- Problem
Your task is to print all of the material verbatim.

- Provided data

__________

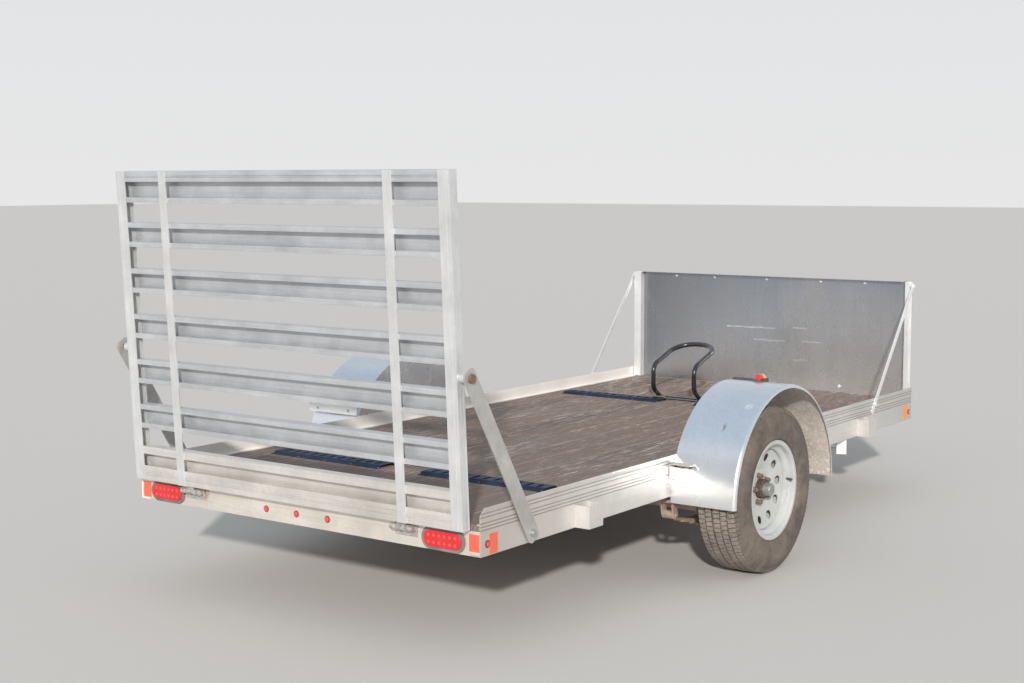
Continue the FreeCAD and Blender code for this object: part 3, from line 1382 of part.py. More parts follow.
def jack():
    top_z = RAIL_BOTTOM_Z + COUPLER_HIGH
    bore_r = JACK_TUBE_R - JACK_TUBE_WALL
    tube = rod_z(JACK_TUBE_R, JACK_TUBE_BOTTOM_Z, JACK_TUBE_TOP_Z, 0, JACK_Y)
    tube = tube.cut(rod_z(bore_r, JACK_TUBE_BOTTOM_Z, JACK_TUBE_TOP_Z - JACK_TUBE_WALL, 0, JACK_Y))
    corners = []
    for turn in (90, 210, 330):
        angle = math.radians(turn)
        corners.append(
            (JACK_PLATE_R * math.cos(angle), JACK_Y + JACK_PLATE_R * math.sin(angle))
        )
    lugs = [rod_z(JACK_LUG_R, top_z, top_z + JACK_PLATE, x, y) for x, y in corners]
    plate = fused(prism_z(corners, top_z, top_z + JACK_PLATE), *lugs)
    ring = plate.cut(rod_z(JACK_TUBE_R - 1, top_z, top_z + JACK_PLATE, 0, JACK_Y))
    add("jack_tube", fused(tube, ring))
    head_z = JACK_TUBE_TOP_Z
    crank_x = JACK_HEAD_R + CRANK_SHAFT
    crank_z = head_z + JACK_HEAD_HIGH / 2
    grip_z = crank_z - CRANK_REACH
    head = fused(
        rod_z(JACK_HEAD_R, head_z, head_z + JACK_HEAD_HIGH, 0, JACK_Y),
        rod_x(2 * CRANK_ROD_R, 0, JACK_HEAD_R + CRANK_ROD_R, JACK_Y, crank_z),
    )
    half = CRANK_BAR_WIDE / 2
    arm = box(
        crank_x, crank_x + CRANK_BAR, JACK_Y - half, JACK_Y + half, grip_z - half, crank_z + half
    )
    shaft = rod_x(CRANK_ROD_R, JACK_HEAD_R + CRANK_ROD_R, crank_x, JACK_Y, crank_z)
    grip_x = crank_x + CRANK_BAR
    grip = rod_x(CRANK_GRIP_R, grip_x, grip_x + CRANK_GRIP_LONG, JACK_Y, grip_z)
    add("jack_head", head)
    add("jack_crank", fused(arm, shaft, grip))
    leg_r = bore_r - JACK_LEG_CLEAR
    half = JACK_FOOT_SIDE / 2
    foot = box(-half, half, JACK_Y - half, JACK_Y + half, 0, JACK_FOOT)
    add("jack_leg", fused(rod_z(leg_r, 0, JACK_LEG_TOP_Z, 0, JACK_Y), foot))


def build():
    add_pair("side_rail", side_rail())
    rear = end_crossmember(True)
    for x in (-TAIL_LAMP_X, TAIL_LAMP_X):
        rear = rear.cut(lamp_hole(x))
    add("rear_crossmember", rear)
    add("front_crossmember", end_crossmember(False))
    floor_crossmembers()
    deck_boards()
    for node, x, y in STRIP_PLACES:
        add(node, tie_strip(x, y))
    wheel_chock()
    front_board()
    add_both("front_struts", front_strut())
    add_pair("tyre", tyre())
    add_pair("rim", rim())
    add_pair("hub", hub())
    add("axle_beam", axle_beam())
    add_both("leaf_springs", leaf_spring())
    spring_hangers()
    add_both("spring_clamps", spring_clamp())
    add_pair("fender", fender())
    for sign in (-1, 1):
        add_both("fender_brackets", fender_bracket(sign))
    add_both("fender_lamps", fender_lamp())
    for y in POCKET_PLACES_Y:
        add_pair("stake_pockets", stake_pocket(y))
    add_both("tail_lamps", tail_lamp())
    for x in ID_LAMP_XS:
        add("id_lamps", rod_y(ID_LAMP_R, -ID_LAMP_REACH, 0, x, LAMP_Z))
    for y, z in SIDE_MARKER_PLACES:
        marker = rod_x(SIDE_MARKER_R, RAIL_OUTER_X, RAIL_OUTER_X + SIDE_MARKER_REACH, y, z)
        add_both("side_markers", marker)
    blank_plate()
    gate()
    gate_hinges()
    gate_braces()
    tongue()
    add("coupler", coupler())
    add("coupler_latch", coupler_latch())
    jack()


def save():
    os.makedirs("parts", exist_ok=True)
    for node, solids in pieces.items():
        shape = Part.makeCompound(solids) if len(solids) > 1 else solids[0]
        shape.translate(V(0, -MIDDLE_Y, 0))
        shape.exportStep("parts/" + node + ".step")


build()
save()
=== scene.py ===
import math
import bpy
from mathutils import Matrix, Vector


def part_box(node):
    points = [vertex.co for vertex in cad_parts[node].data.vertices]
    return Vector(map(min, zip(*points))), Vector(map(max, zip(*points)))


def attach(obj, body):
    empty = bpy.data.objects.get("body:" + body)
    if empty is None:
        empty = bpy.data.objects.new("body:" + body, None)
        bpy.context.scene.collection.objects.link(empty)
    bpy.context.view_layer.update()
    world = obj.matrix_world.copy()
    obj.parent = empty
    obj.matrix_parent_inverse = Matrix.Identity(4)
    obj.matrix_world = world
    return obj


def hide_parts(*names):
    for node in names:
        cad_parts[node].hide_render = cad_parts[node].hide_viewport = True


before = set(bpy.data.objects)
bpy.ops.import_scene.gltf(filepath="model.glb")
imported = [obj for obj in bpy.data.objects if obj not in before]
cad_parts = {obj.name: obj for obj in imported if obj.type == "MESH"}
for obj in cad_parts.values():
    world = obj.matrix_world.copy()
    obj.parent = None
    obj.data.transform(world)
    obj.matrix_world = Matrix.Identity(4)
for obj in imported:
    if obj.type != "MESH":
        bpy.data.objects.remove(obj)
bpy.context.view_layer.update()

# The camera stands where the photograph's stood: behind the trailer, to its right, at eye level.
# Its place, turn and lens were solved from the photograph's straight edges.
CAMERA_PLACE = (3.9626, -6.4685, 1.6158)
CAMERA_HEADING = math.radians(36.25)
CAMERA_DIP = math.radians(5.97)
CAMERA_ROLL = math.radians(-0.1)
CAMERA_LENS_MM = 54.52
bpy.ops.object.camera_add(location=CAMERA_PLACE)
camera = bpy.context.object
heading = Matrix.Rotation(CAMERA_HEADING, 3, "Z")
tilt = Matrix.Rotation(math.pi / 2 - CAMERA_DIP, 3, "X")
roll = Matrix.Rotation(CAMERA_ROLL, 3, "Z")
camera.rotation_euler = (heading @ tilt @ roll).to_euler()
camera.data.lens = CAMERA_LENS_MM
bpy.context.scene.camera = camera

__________

- Answer to the task
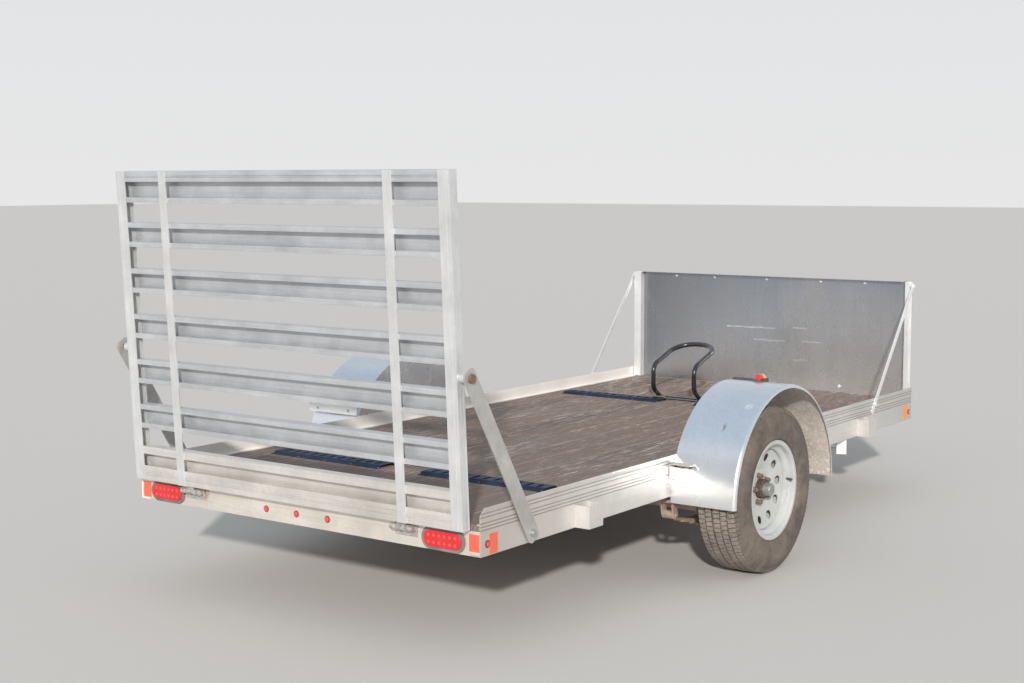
Continue the FreeCAD and Blender code for this object: part 3, from line 1382 of part.py. More parts follow.
def jack():
    top_z = RAIL_BOTTOM_Z + COUPLER_HIGH
    bore_r = JACK_TUBE_R - JACK_TUBE_WALL
    tube = rod_z(JACK_TUBE_R, JACK_TUBE_BOTTOM_Z, JACK_TUBE_TOP_Z, 0, JACK_Y)
    tube = tube.cut(rod_z(bore_r, JACK_TUBE_BOTTOM_Z, JACK_TUBE_TOP_Z - JACK_TUBE_WALL, 0, JACK_Y))
    corners = []
    for turn in (90, 210, 330):
        angle = math.radians(turn)
        corners.append(
            (JACK_PLATE_R * math.cos(angle), JACK_Y + JACK_PLATE_R * math.sin(angle))
        )
    lugs = [rod_z(JACK_LUG_R, top_z, top_z + JACK_PLATE, x, y) for x, y in corners]
    plate = fused(prism_z(corners, top_z, top_z + JACK_PLATE), *lugs)
    ring = plate.cut(rod_z(JACK_TUBE_R - 1, top_z, top_z + JACK_PLATE, 0, JACK_Y))
    add("jack_tube", fused(tube, ring))
    head_z = JACK_TUBE_TOP_Z
    crank_x = JACK_HEAD_R + CRANK_SHAFT
    crank_z = head_z + JACK_HEAD_HIGH / 2
    grip_z = crank_z - CRANK_REACH
    head = fused(
        rod_z(JACK_HEAD_R, head_z, head_z + JACK_HEAD_HIGH, 0, JACK_Y),
        rod_x(2 * CRANK_ROD_R, 0, JACK_HEAD_R + CRANK_ROD_R, JACK_Y, crank_z),
    )
    half = CRANK_BAR_WIDE / 2
    arm = box(
        crank_x, crank_x + CRANK_BAR, JACK_Y - half, JACK_Y + half, grip_z - half, crank_z + half
    )
    shaft = rod_x(CRANK_ROD_R, JACK_HEAD_R + CRANK_ROD_R, crank_x, JACK_Y, crank_z)
    grip_x = crank_x + CRANK_BAR
    grip = rod_x(CRANK_GRIP_R, grip_x, grip_x + CRANK_GRIP_LONG, JACK_Y, grip_z)
    add("jack_head", head)
    add("jack_crank", fused(arm, shaft, grip))
    leg_r = bore_r - JACK_LEG_CLEAR
    half = JACK_FOOT_SIDE / 2
    foot = box(-half, half, JACK_Y - half, JACK_Y + half, 0, JACK_FOOT)
    add("jack_leg", fused(rod_z(leg_r, 0, JACK_LEG_TOP_Z, 0, JACK_Y), foot))


def build():
    add_pair("side_rail", side_rail())
    rear = end_crossmember(True)
    for x in (-TAIL_LAMP_X, TAIL_LAMP_X):
        rear = rear.cut(lamp_hole(x))
    add("rear_crossmember", rear)
    add("front_crossmember", end_crossmember(False))
    floor_crossmembers()
    deck_boards()
    for node, x, y in STRIP_PLACES:
        add(node, tie_strip(x, y))
    wheel_chock()
    front_board()
    add_both("front_struts", front_strut())
    add_pair("tyre", tyre())
    add_pair("rim", rim())
    add_pair("hub", hub())
    add("axle_beam", axle_beam())
    add_both("leaf_springs", leaf_spring())
    spring_hangers()
    add_both("spring_clamps", spring_clamp())
    add_pair("fender", fender())
    for sign in (-1, 1):
        add_both("fender_brackets", fender_bracket(sign))
    add_both("fender_lamps", fender_lamp())
    for y in POCKET_PLACES_Y:
        add_pair("stake_pockets", stake_pocket(y))
    add_both("tail_lamps", tail_lamp())
    for x in ID_LAMP_XS:
        add("id_lamps", rod_y(ID_LAMP_R, -ID_LAMP_REACH, 0, x, LAMP_Z))
    for y, z in SIDE_MARKER_PLACES:
        marker = rod_x(SIDE_MARKER_R, RAIL_OUTER_X, RAIL_OUTER_X + SIDE_MARKER_REACH, y, z)
        add_both("side_markers", marker)
    blank_plate()
    gate()
    gate_hinges()
    gate_braces()
    tongue()
    add("coupler", coupler())
    add("coupler_latch", coupler_latch())
    jack()


def save():
    os.makedirs("parts", exist_ok=True)
    for node, solids in pieces.items():
        shape = Part.makeCompound(solids) if len(solids) > 1 else solids[0]
        shape.translate(V(0, -MIDDLE_Y, 0))
        shape.exportStep("parts/" + node + ".step")


build()
save()
=== scene.py ===
import math
import bpy
from mathutils import Matrix, Vector


def part_box(node):
    points = [vertex.co for vertex in cad_parts[node].data.vertices]
    return Vector(map(min, zip(*points))), Vector(map(max, zip(*points)))


def attach(obj, body):
    empty = bpy.data.objects.get("body:" + body)
    if empty is None:
        empty = bpy.data.objects.new("body:" + body, None)
        bpy.context.scene.collection.objects.link(empty)
    bpy.context.view_layer.update()
    world = obj.matrix_world.copy()
    obj.parent = empty
    obj.matrix_parent_inverse = Matrix.Identity(4)
    obj.matrix_world = world
    return obj


def hide_parts(*names):
    for node in names:
        cad_parts[node].hide_render = cad_parts[node].hide_viewport = True


before = set(bpy.data.objects)
bpy.ops.import_scene.gltf(filepath="model.glb")
imported = [obj for obj in bpy.data.objects if obj not in before]
cad_parts = {obj.name: obj for obj in imported if obj.type == "MESH"}
for obj in cad_parts.values():
    world = obj.matrix_world.copy()
    obj.parent = None
    obj.data.transform(world)
    obj.matrix_world = Matrix.Identity(4)
for obj in imported:
    if obj.type != "MESH":
        bpy.data.objects.remove(obj)
bpy.context.view_layer.update()

# The camera stands where the photograph's stood: behind the trailer, to its right, at eye level.
# Its place, turn and lens were solved from the photograph's straight edges.
CAMERA_PLACE = (3.9626, -6.4685, 1.6158)
CAMERA_HEADING = math.radians(36.25)
CAMERA_DIP = math.radians(5.97)
CAMERA_ROLL = math.radians(-0.1)
CAMERA_LENS_MM = 54.52
bpy.ops.object.camera_add(location=CAMERA_PLACE)
camera = bpy.context.object
heading = Matrix.Rotation(CAMERA_HEADING, 3, "Z")
tilt = Matrix.Rotation(math.pi / 2 - CAMERA_DIP, 3, "X")
roll = Matrix.Rotation(CAMERA_ROLL, 3, "Z")
camera.rotation_euler = (heading @ tilt @ roll).to_euler()
camera.data.lens = CAMERA_LENS_MM
bpy.context.scene.camera = camera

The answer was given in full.